The 3rd step finalizes the process by comparing how you want to be treated and how others want to be treated. This step is hard to explain so let’s come up with a scenario. Let’s say that whenever I come across a huge problem, I’d like to tackle the problem directly. I learned from personal experience that I don’t want to dwell on a problem because if I do so, it would result in wasted time and distractions. By focusing my attention on a problem, I would be frustrated the majority of the time. Thus, I desire expedient approach which allows me to come to a solution fast and efficiently. My friend, on the other hand, is a meticulous person who likes to evaluate his problem slowly and from many different perspectives to develop an optimal solution. Knowing his personality, I know that he wants ideas on how to solve his problems, but his approach disagrees with mine. What do I do? Instead of forcing my approach on his, I need to find a common ground. I know how my friend wants to be treated. How can I advise myself to treat him the way I want to be treated? I listen to him and relate both of our goals. We both want to solve our problems. We have a common ground of interest. I will implement my ideas as a possible solution to his.
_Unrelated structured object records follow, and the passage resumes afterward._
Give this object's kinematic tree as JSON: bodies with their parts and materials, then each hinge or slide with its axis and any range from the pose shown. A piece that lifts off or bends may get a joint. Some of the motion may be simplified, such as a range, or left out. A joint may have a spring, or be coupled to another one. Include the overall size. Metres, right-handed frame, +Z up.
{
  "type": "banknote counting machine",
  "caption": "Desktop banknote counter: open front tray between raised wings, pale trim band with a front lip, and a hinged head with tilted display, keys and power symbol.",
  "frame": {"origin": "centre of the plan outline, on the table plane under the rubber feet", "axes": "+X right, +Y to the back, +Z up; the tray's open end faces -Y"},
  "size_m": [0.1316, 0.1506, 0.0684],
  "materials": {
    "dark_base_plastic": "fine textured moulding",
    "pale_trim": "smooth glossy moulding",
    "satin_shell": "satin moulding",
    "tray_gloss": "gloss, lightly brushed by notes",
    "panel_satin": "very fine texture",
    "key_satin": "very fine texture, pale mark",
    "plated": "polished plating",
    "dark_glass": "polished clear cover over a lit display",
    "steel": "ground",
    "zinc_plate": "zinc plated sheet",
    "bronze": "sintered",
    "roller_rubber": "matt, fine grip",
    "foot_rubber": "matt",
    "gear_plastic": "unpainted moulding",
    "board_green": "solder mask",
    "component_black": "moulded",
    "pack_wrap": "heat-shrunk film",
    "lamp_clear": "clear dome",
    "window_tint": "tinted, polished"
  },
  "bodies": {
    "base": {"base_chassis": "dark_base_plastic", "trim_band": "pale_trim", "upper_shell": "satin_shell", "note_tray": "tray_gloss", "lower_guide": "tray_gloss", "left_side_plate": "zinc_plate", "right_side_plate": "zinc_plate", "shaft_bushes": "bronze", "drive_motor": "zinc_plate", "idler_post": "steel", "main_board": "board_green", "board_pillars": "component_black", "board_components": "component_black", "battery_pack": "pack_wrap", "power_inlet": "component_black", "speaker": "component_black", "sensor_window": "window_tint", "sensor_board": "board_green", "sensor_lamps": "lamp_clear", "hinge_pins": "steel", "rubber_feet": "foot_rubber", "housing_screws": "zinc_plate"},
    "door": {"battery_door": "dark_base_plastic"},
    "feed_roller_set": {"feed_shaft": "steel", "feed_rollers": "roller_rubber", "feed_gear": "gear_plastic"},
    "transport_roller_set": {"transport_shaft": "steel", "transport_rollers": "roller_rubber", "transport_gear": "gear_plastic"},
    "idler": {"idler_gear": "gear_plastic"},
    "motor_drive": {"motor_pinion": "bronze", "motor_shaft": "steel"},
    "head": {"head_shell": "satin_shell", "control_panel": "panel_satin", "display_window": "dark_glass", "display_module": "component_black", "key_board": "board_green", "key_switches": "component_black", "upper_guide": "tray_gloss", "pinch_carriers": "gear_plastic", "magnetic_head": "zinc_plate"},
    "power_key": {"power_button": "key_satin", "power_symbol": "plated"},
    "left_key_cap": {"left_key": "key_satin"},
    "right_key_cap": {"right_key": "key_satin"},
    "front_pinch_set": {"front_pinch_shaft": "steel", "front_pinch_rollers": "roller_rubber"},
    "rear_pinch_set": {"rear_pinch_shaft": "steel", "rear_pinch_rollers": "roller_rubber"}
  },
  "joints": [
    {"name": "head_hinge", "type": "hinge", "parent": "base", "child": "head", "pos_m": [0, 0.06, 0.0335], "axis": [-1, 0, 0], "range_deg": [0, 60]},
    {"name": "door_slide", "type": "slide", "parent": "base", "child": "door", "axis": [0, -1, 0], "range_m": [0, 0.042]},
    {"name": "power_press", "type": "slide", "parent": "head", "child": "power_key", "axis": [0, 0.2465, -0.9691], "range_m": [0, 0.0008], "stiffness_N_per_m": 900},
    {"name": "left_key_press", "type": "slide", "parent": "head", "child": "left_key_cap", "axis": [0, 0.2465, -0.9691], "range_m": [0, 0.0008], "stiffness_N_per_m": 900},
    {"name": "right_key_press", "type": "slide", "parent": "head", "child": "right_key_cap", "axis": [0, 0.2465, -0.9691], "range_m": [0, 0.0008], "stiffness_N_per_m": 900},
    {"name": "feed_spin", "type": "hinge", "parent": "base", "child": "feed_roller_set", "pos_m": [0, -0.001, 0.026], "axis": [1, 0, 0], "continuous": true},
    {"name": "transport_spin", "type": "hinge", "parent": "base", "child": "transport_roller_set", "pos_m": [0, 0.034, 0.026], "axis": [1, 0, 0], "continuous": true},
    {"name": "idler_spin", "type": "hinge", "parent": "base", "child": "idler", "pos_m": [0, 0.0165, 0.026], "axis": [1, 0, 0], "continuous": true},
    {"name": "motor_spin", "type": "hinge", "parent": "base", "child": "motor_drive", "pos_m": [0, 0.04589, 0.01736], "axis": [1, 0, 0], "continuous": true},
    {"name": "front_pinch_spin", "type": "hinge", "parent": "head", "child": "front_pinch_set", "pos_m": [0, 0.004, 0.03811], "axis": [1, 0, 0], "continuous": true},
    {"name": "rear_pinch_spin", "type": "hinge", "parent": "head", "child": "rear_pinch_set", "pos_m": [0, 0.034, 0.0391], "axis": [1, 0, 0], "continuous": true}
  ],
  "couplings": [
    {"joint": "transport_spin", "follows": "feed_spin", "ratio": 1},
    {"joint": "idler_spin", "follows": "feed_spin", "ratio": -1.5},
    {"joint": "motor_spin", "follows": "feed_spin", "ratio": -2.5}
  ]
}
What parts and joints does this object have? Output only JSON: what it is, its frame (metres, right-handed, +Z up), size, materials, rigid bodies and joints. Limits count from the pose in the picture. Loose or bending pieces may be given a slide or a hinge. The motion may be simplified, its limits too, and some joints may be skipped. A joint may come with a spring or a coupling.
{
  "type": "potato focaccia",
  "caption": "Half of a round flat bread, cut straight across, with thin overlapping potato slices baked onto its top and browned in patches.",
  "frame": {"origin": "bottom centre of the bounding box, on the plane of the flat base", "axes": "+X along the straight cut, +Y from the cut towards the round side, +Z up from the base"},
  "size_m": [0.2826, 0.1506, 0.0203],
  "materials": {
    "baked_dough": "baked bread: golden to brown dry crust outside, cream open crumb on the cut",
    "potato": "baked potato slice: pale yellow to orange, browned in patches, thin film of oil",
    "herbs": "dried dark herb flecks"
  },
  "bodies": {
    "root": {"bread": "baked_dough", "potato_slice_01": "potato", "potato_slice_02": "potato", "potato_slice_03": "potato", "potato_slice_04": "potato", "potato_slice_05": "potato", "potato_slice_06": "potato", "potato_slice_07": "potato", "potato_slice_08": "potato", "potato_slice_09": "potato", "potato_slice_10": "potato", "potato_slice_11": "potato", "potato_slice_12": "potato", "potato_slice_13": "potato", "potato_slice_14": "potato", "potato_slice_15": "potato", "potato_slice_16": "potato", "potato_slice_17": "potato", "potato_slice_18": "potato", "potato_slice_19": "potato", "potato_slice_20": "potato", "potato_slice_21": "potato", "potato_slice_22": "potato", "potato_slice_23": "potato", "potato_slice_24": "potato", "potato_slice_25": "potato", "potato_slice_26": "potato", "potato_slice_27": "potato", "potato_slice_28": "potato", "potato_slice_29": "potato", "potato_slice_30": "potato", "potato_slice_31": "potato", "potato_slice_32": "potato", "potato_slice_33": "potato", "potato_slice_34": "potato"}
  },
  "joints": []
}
Since I already knew that my friend likes to tackle his problems from many angles, I know that he will be interested in hearing out my solution. However, I will not push my ideas on him, but instead I will use logic on why I think my approach can help using my personal experiences. The situation does not have to be directly about problems. Just know that treatment of others can greatly increase if you first think about yourself, then others. Finally compare how both of us want to be treated and find a common ground, an equilibrium where we can coexist peacefully with one another. The purpose of using this step is to learn to coexist with one another regardless of differences and desires. In other words, if you perform this step correctly the Golden Rule becomes:

Treat others the way we want to be treated.

After all, we all live in the same world, so why don’t we start thinking about our desires and manifest them harmoniously. I mean I’m going to, how about you?